Francesco Bonini

Ottima, ottima cosa a Milano, i mille sindaci, le mille fasce tricolori strette intorno a Liliana Segre. Un bellissimo colpo d’occhio, una buona notizia per l’Italia. Ed è questa: ci sono risorse morali e politiche al di là della lotta continua tra partiti e movimenti balbettanti antichi spartiti di lotta esacerbata e di continua campagna elettorale, a coprire con le urla la loro debolezza.
La manifestazione di Milano esprimere una esigenza: dare visibilità ad un legame civico che vada al di là degli schieramenti. Evitando ogni forma di maniera o retorica.

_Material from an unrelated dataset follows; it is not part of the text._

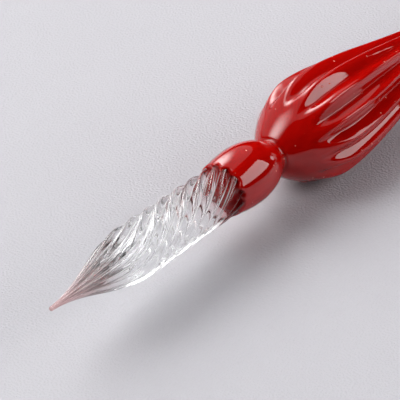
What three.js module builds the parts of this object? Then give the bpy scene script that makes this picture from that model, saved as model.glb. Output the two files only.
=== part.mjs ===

Si tratta di esprimere questo legame, di riaffermarlo in positivo, senza fingere di ignorare le tante ragioni della protesta, le conseguenze di una crisi che si è incistata nei comportamenti collettivi, nei riflessi della comunicazione, nel crescere dei conflitti, della violenza diffusa, delle diseguaglianze crescenti e sempre più stridenti.

Il vento sta cambiando.

Ma smascherare e falsificare le pseudo certezze di un populismo strillato e di una protesta fine a se stessa, di una violenza gridata e autodistruttiva non significa riabilitare semplicemente vecchi comportamenti, un pensiero debole che ci ha debilitato, vecchi riflessi elitistici, ormai consumati da una crisi pervasiva e da una ristrutturazione dei rapporti di forza europei e globali che rischia di emarginare un’Italia preda delle sue divisioni e delle sue debolezze.
Significa piuttosto cercare di costruire un solido terreno comune, in cui siano espressi, in termini intelligibili oggi e non solo utilizzando i vecchi schemi logorati del politicamente corretto, quei valori e principi permanenti perché legati all’identità della persona e della comunità che sono iscritti nella nostra Costituzione e che sono di tutti e per tutti. Anche se sono stati consumati da decenni di pensiero radicale, di individualismo neo-liberista, di melassa perbenista e di pulsioni verso la mano forte alimentate da parole d’odio e da un drammatico analfabetismo di ritorno.

Solo riappropriandosi di questo terreno, qui si può costruire una competizione finalmente non auto-distruttiva, che finisce con l’esaurire le scorte di senso e il patrimonio collettivo, ma una competizione al meglio.

Questo vuole esprimere il tricolore, attraverso la solidarietà ad una signora luminosa e specchiata, che il presidente Mattarella, con una splendida intuizione, ha voluto senatrice a vita e testimone, con la sua storia, che passa attraverso il lager e la persecuzione, di speranza e di futuro, per tutti.
Abbiamo bisogno, come nello sport, di consenso sui fondamenti e di agonismo, di sano confronto e competizione sul resto, come è stato in tutti quei momenti (pochi in realtà) in cui l’Italia è cresciuta davvero.
Come oggi deve riprendere a fare, proprio partendo dal recupero di un senso di comunità e da esempi concreti di incontro senza pregiudizi, senza ambiguità e senza retorica. Non ne servono troppi, ma qualcuno, come questo di Milano, può indicare la via.